Third, a prominent add-to-cart button visible without scrolling on mobile. This sounds obvious, but most quiz result pages require a scroll to reach the ATC on a phone. That single friction point costs real conversions. Check your quiz results page on mobile right now. If the ATC button isn't above the fold, fix it today.

Fourth, a one-more-item prompt with incremental pricing. If the customer is looking at a 2-item recommendation, show a third item — "Most side sleepers also add an eye mask — add it for $29 more" — with the incremental price, not the total. "$29 more" reads differently than "Total becomes $224." Incremental framing reduces the mental friction of adding another item.

Tactic 7: Recover Quiz Abandoners With Email Segmentation

Customers who reach question 3 or later in a sleep quiz have declared their sleep problem and their intent to solve it. They're not generic abandoners. They're high-intent prospects who got interrupted. Treat them that way.

Segment quiz abandoners separately from general site abandoners in Klaviyo or your email platform. The recovery email copy should be completely different from a standard cart abandonment email. A general abandoner email says "You left something in your cart." A quiz abandoner email says "You were 2 questions away from your sleep recommendation — we saved your progress."

The quiz abandoner re-engagement rate is 2.3x higher than general cart abandonment recovery because the copy is specific to the action the customer took, not just the cart state. The customer remembers starting the quiz. The reference to their progress creates continuity — it's not a cold retargeting message. It's a reminder to finish something they started.

If your quiz captures an email address before question 5 — which Sleepmaxing supports at step 2 of the quiz flow — you can send this email even if the customer never reached the results page.

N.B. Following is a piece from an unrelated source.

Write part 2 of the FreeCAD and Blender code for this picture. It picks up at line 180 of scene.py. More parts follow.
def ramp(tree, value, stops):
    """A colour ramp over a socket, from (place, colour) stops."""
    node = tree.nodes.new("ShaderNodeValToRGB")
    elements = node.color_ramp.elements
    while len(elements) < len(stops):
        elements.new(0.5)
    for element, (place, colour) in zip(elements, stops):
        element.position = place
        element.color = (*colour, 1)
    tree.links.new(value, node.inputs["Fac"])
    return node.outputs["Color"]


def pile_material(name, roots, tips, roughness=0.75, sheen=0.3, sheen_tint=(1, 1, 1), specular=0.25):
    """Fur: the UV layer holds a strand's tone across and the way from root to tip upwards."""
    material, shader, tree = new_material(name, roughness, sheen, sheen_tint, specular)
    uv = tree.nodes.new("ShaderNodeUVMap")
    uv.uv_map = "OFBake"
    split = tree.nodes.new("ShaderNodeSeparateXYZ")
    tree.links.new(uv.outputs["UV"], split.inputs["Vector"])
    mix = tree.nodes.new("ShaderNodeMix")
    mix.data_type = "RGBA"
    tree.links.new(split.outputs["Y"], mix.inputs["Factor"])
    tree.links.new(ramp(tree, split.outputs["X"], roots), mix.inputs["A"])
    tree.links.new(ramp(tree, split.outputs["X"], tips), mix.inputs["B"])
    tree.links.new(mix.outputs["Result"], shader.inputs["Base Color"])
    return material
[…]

That's the highest-value segment in your entire abandonment flow: high-intent, personalization-interested, and just one click away from their recommendation.

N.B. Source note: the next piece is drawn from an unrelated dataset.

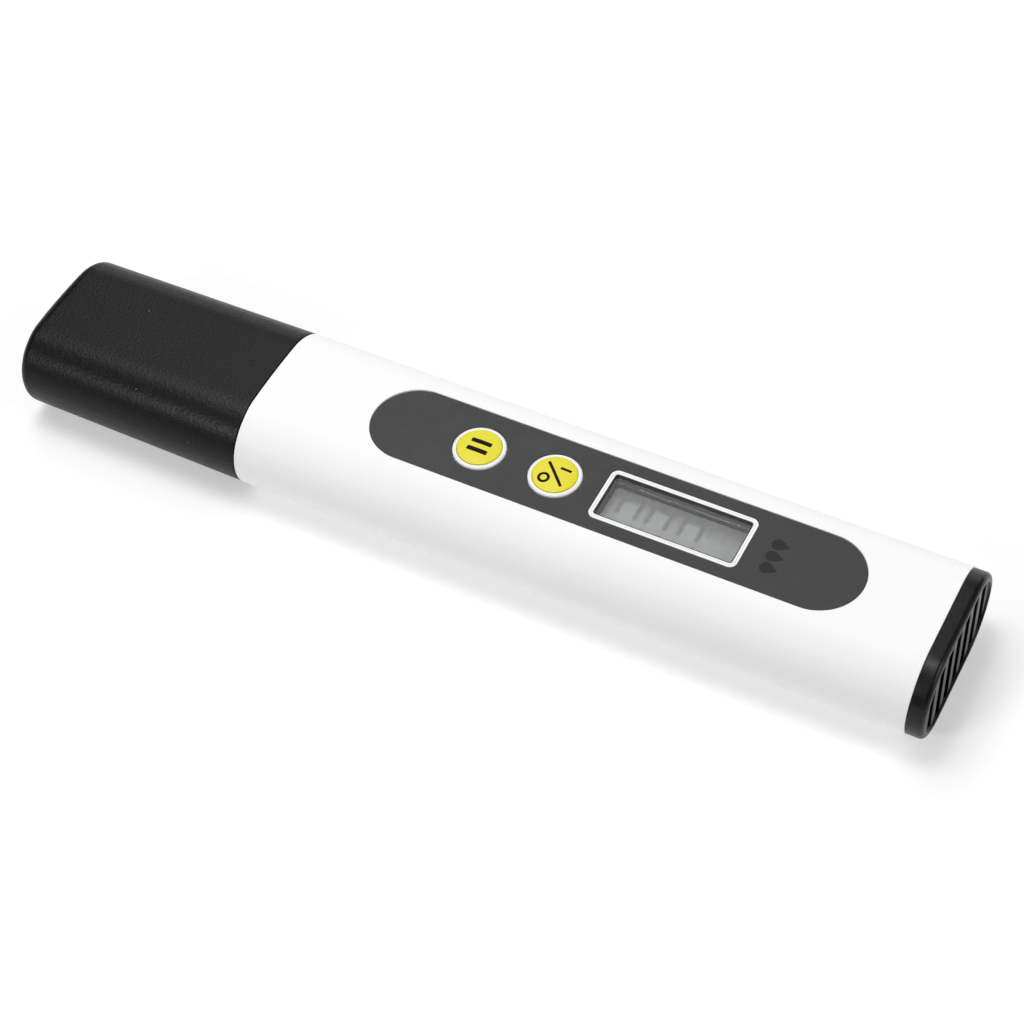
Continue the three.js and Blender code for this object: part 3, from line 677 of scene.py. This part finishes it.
# ------------------------------------------------------------------ protective cap
def build_cap():
    crown, extra = 0.30, 0.22
    x_flat = XTIP + crown * (1 - (FLAT / HALF_W) ** 2) + extra * 0.6
    wall, draft, er = 1.5, 0.4, 1.6
    bow = 0.27

    def outer(x, base, crown_part, t, mouth):
        """An outside ring: less draft over the top than along the lower sides."""
        pts = []
        for y, z in sec(base):
            # direction of the surface here: +1 on the top flat, 0 at the widest point, -1 below
            up = max(-1.0, min(1.0, (z - ZM) / (R - base)))
            top = max(0.0, up) ** 0.7
            d = t * 0.16 * top - (0.06 * (1 - top) if base < 1.2 else 0.0)      # outwards
            k = max(abs(y) - FLAT, 0.0)
            ny, nz = (k * (1 if y > 0 else -1), z - ZM)
            m = math.hypot(ny, nz) or 1.0
            xx = x - crown * crown_part * (1 - (y / HALF_W) ** 2) - extra * crown_part * (max(0.0, 1 - (y / 9.0) ** 2) - 0.4)
            xx -= bow * mouth * max(0.0, 1 - (y / 9.5) ** 2) * min(1.0, max(0.0, (z - ZM) / 4.0))
            pts.append((xx, y + ny / m * d, z + nz / m * d if z - ZM > 0 else z))
        return pts

    rings = []
    xi = x_flat + wall
    for a in [pi / 2 * i / 6 for i in range(0, 7)]:
        rings.append(ring(xi + 0.8 * (1 - math.sin(pi / 2 - a)), draft + wall + 0.8 * (1 - math.cos(pi / 2 - a))))
    for t in (0.25, 0.5, 0.75):
        rings.append(ring(xi + 0.8 + (XMOUTH - xi - 0.8) * t, wall + draft * (1 - t)))
    mr = 0.14
    rings.append(ring(XMOUTH - 1.2, wall))
    rings.append(ring(XMOUTH - 0.14, wall - 0.02, bow=bow))
    rings.append(ring(XMOUTH, wall - 0.16, bow=bow))
    for i in range(0, 5):
        a = pi / 2 * i / 4
        rings.append(outer(XMOUTH - mr * (1 - math.cos(a)), mr * (1 - math.sin(a)), 0, 0, 1))
    x1 = x_flat + er
    for t in (0.015, 0.1, 0.2, 0.4, 0.6, 0.8, 0.97):
        rings.append(outer(XMOUTH + (x1 - XMOUTH) * t, draft * t, 0.0, t, max(0.0, 1 - t * 4)))
    for i in range(0, 15):
        a = pi / 2 * i / 14
        rings.append(outer(x_flat + er * (1 - math.sin(a)), draft + er * (1 - math.cos(a)), min(1.0, i / 9), 1.0, 0))
    o = skin("cap_shell", rings)
    return finish_mesh(o, 0, sharp=40)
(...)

For a comparison of quiz-driven and static recommendation approaches, see quiz vs. static recommendations on Shopify.

CRO Priority Stack for Sleep Stores

Not all seven tactics carry equal weight or require equal effort. The table below ranks each tactic by expected CVR lift, effort to implement, and how quickly you'll see results in your analytics. Implement in the recommended order — structural changes first, optimization layers after.

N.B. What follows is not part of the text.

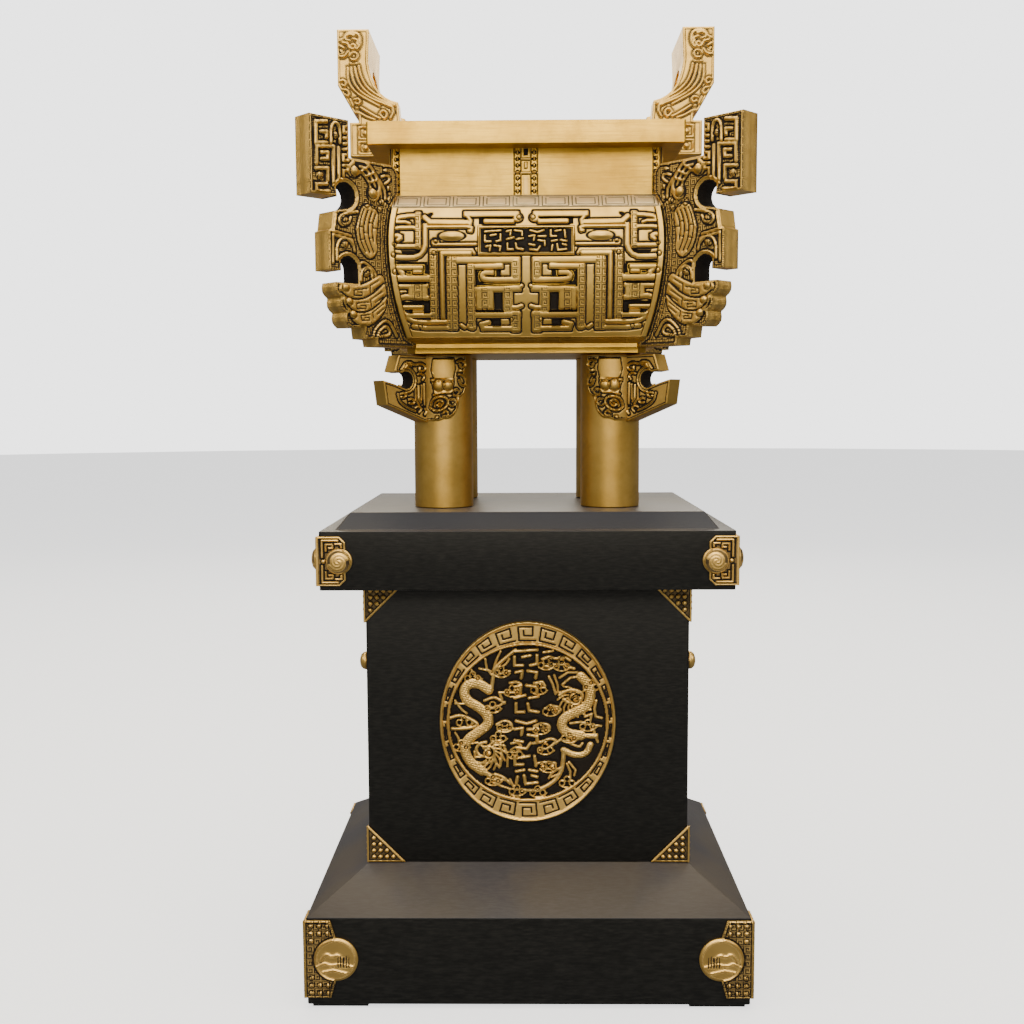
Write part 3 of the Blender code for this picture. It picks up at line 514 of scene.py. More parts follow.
def cut_sheet(outline, step, **style):
    """A sheet a little larger than an outline, cut to it."""
    a_values, b_values = zip(*outline)
    sheet = Carving(
        (min(a_values) - 1, min(b_values) - 1), (max(a_values) + 1, max(b_values) + 1), step, **style,
    )
    sheet.trim(outline)
    return sheet


def flat_place(origin, a_axis, b_axis, out):
    """Lays a plate in a plane: millimetres along two directions and outward."""
    axes = np.array([Vector(v).normalized()[:] for v in (a_axis, b_axis, out)])

    def place(points):
        return np.array(origin) + points @ axes / MM

    return place


def add_mesh(target, part):
    """Puts one worked mesh into another, with its layers."""
    data = bpy.data.meshes.new("part")
    part.to_mesh(data)
    part.free()
    target.from_mesh(data)
    bpy.data.meshes.remove(data)


def with_layers(bm):
    """Gives a mesh the layers that the bronze reads."""
    bm.verts.layers.float.new("dark")
    bm.verts.layers.float_vector.new("sheet")
    return bm


def new_casting():
    return with_layers(bmesh.new())


def turned(profile, steps):
    """A round piece from (radius, height) pairs, as it comes off the lathe."""
    piece = new_casting()
    chain = [piece.verts.new((radius, 0.0, height)) for radius, height in profile]
    edges = [piece.edges.new(pair) for pair in zip(chain, chain[1:])]
    bmesh.ops.spin(
        piece, geom=[*chain, *edges], cent=(0, 0, 0), axis=(0, 0, 1), angle=math.tau,
        steps=steps, use_merge=False,
    )
    bmesh.ops.remove_doubles(piece, verts=piece.verts, dist=0.001)
    return piece

# Base corner fittings: one stamped leaf on each face of the block, studs on a fret ground
# and a rimmed disc with a faint hill scene, pinned to the wood and mitred at the corner.
CORNERS = (
    ("front_left", -1, -1), ("front_right", 1, -1), ("back_left", -1, 1), ("back_right", 1, 1),
)
BASE_LEAF_HALF_HEIGHT = 35.5
BASE_LEAF_END = 21.5
BASE_DISC_RADIUS = 19.6
BASE_DISC_AT = 26.5
STUD_PITCH = 7.5
STUD_ROWS = ((31.2, 3), (24.0, 3), (16.8, 1))
WRAP = 2.6
LEAF_FACE, LEAF_BACK = 2.3, -0.3
POSTS, FIRST_POST, POST_PITCH = 5, 28.5, 2.4
HILLS = (
    ((13, -1), (18, 7), (23, 3), (28, 6), (33, 1)),
    ((10, -6), (16, -2), (22, -5), (30, -3), (42, -6)),
    ((14, -11), (24, -9), (36, -12)),
)


def arc(centre, radius, start, end, count):
    """Points of an arc, angles in degrees."""
    turns = [math.radians(start + (end - start) * k / count) for k in range(count + 1)]
    return [(centre[0] + radius * math.cos(t), centre[1] + radius * math.sin(t)) for t in turns]


def leaf_places(half_width, half_depth, middle_z, sx, sy):
    """The two faces beside a pedestal corner: a runs away from the corner, b upward."""
    corner = (sx * half_width, sy * half_depth, middle_z)
    return (
        flat_place(corner, (-sx, 0, 0), (0, 0, 1), (0, sy, 0)),
        flat_place(corner, (0, -sy, 0), (0, 0, 1), (sx, 0, 0)),
    )


def wrap_corners(kind, block, leaf, fine, coarse):
    """Wraps two leaves round every corner of a block, the front ones worked finer."""
    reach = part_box(block)[1]
    low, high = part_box(f"{kind}_front_left")
    for corner, sx, sy in CORNERS:
        metal = new_casting()
        for place in leaf_places(reach.x, reach.y, (low.z + high.z) / 2, sx, sy):
            add_mesh(metal, leaf(place, fine if sy < 0 else coarse))
        name = f"{kind}_{corner}"
        show(name + "_fitting", metal, fitting, [name])


def base_leaf(place, step):
    half, disc = BASE_LEAF_HALF_HEIGHT, (BASE_DISC_AT, 0.0)
    outline = [
        (-WRAP, -half), (BASE_LEAF_END, -half), (BASE_DISC_AT - 0.3, -BASE_DISC_RADIUS),
        *arc(disc, BASE_DISC_RADIUS, -88, 88, 40),
        (BASE_DISC_AT - 0.3, BASE_DISC_RADIUS), (BASE_LEAF_END, half), (-WRAP, half),
    ]
    leaf = cut_sheet(outline, step, rim=1.2)
    leaf.dark[:] = 0.45
    leaf.fretted[:] = 1.0
    from_disc = np.hypot(leaf.a - BASE_DISC_AT, leaf.b) - BASE_DISC_RADIUS
    leaf.fretted[from_disc < 0.5] = 0.0
    leaf.raise_metal(from_disc, 0.85)
    leaf.dark[from_disc < 0] = 0.12
    leaf.extra += 0.9 * ease(1.0 - np.abs(from_disc + 1.0) / 1.1)
    leaf.cut = np.maximum(leaf.cut, 0.6 * ease(1.0 - np.abs(from_disc + 2.6) / 0.8))
    for hill in HILLS:
        ridge = leaf.away(softened(hill))
        leaf.extra += 1.0 * ease(1.0 - ridge / 1.3)
        leaf.cut = np.maximum(leaf.cut, 0.55 * ease(1.0 - np.abs(ridge - 1.7) / 0.9) * (from_disc < -3))
    for post in range(POSTS):
        spot = FIRST_POST + POST_PITCH * post
        leaf.groove(1.0, 0.6, [(spot, -7), (spot, 2 + post % 2)])
    for sign in (-1, 1):
        for row, count in STUD_ROWS:
            for k in range(count):
                leaf.boss(2.2, 1.7, [(4.4 + STUD_PITCH * k, sign * row)])
    return leaf.finish(LEAF_FACE, LEAF_BACK, place)


fitting = bronze("fitting_bronze", (0.86, 0.56, 0.165), (0.62, 0.38, 0.100), worn=0.34)
wrap_corners("base_corner", "plinth_base", base_leaf, 0.75, 1.1)

# Cap corner fittings: chamfered leaves with a double border, a fret, and a cast dome that
# carries a swirl; each dome was soldered on before the leaf was pinned to the slab.
CAP_LEAF_WIDTH = 23.5
CAP_LEAF_HALF_HEIGHT = 21.75
CAP_LEAF_CUT = 5.0
CAP_DOME_RADIUS = 11.4
CAP_DOME_AT = 18.0
CAP_DOME_HEIGHT = 6.0
COIL_POINTS = 18
COIL_CORE = 0.15
CAP_KEYS = (
    ((3.2, 4), (3.2, 18.5), (17, 18.5)), ((6.4, 9.5), (6.4, 15.2), (12, 15.2)),
    ((9.4, 12), (12.5, 12), (12.5, 14)), ((15, 15.5), (20, 15.5), (20, 12.5)),
)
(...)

Tactic Effort to Implement Expected CVR Lift Time to See Results
1. Replace browsing with quiz Low 2–4x 48 hours
2. Bundle discount on results page Low +18% attach rate 48 hours
3. Position-specific social proof Medium +12–20% on results page 1–2 weeks
4. Single quiz CTA homepage Low +18% first-visit CVR 1 week
5. True urgency signals Low +8–12% checkout CVR 48 hours
6. Quiz results page optimization Medium +25–35% results to ATC 2 weeks
7. Quiz abandoner email recovery Medium 2.3x email recovery rate 2–4 weeks

The recommended implementation order is 1, 4, 2, 5, 3, 6, 7. Start with structural changes — the quiz and homepage — before optimizing the components within those structures. Adding position-specific social proof to a quiz results page that doesn't exist yet is putting the cart before the horse. Get the quiz live and converting first, then layer in the optimization tactics.

Tactics 1 and 2 together are responsible for the majority of CVR lift most sleep stores will ever see from CRO. The remaining five tactics are meaningful incremental improvements. Don't let pursuit of perfection on tactics 3 through 7 delay getting tactics 1 and 2 live.